Entries with model source code:
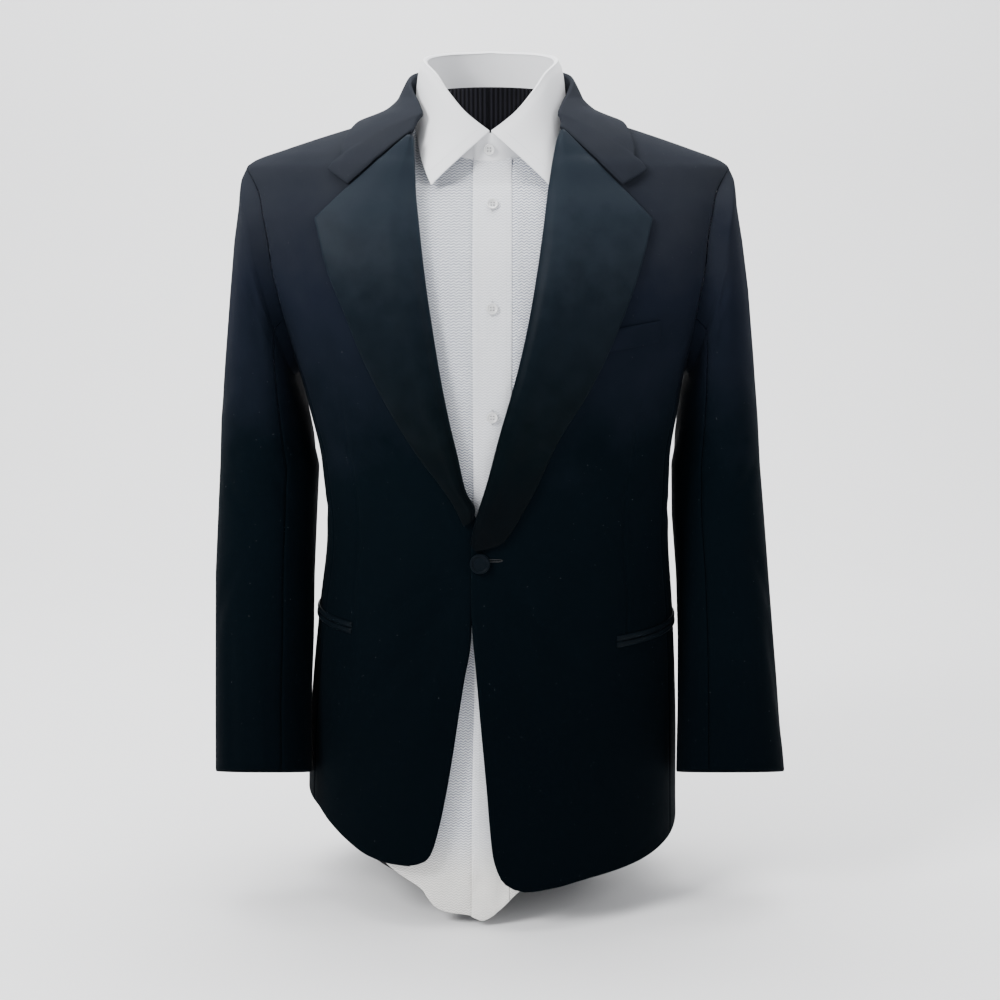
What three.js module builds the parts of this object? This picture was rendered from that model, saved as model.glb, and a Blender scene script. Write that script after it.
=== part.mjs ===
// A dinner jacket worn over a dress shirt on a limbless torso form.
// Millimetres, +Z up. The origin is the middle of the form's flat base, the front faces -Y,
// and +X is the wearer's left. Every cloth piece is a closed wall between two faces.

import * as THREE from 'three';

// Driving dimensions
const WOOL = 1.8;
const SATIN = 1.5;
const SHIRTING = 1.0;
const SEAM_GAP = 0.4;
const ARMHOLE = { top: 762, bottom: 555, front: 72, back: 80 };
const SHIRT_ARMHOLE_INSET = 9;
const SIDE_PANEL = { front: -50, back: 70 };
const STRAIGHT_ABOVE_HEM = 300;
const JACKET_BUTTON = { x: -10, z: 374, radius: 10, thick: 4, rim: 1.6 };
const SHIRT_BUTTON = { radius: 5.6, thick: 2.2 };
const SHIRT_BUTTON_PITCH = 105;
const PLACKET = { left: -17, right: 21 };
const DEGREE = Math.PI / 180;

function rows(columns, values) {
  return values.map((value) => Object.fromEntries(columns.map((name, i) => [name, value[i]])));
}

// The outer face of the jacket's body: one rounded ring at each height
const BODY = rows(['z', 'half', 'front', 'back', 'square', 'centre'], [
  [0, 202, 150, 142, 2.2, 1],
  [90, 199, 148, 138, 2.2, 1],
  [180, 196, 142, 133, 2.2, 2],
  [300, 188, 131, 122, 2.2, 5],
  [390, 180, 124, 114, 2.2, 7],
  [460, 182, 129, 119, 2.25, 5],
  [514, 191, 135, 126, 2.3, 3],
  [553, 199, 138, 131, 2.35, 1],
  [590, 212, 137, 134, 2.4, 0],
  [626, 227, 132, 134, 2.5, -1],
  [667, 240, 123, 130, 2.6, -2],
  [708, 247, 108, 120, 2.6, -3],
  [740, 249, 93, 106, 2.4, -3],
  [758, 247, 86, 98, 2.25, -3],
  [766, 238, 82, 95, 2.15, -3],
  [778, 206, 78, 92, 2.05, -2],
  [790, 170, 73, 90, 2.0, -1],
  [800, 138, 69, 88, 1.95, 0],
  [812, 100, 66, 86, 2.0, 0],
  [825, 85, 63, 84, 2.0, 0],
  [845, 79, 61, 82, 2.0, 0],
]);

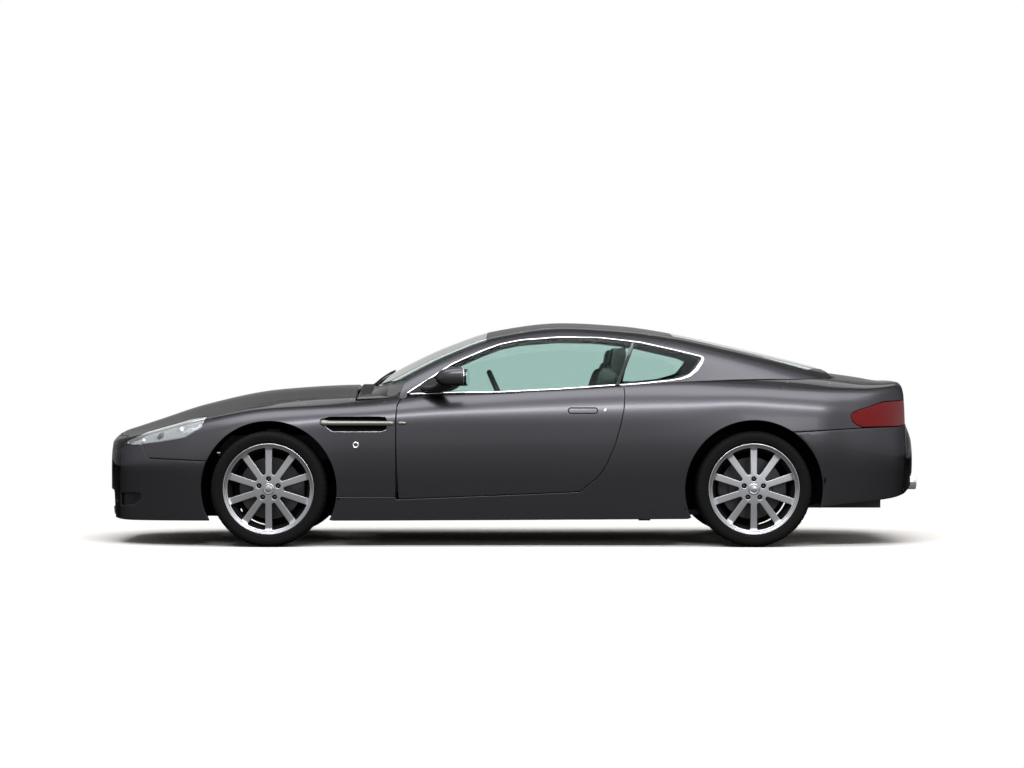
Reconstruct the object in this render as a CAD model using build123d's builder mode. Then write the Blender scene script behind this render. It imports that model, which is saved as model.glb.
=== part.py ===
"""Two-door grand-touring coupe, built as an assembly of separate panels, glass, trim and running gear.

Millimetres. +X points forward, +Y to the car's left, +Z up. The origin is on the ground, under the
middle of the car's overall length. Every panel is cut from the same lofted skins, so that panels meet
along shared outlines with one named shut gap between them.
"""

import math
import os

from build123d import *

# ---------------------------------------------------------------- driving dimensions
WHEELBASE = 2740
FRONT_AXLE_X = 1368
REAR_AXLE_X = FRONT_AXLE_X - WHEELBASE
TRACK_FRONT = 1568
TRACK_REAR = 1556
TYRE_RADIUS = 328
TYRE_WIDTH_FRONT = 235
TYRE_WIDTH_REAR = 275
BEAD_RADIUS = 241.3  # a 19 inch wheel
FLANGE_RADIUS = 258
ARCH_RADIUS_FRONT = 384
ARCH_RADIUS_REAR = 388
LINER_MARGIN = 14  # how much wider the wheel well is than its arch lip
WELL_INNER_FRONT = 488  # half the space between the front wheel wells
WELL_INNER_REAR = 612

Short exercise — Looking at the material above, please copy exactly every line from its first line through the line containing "import * as THREE from 'three';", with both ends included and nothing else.

Answer to this exercise —
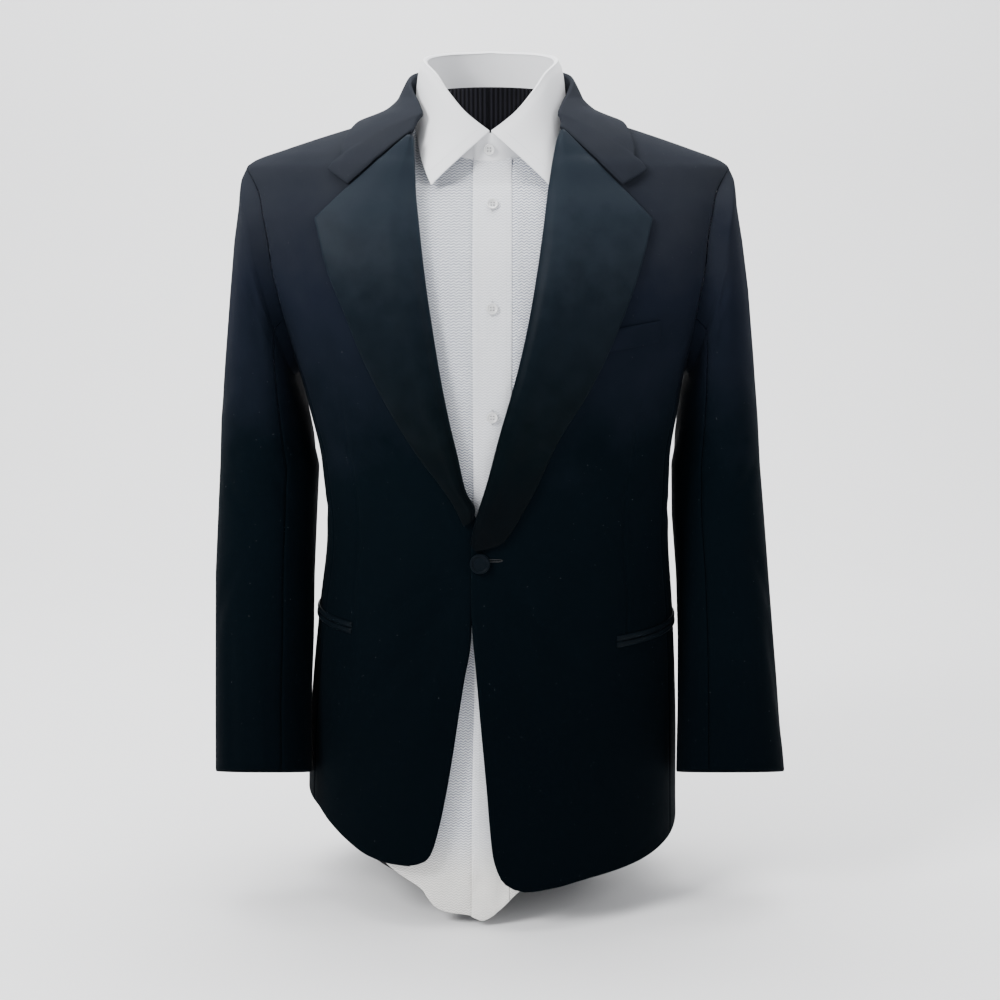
What three.js module builds the parts of this object? This picture was rendered from that model, saved as model.glb, and a Blender scene script. Write that script after it.
=== part.mjs ===
// A dinner jacket worn over a dress shirt on a limbless torso form.
// Millimetres, +Z up. The origin is the middle of the form's flat base, the front faces -Y,
// and +X is the wearer's left. Every cloth piece is a closed wall between two faces.

import * as THREE from 'three';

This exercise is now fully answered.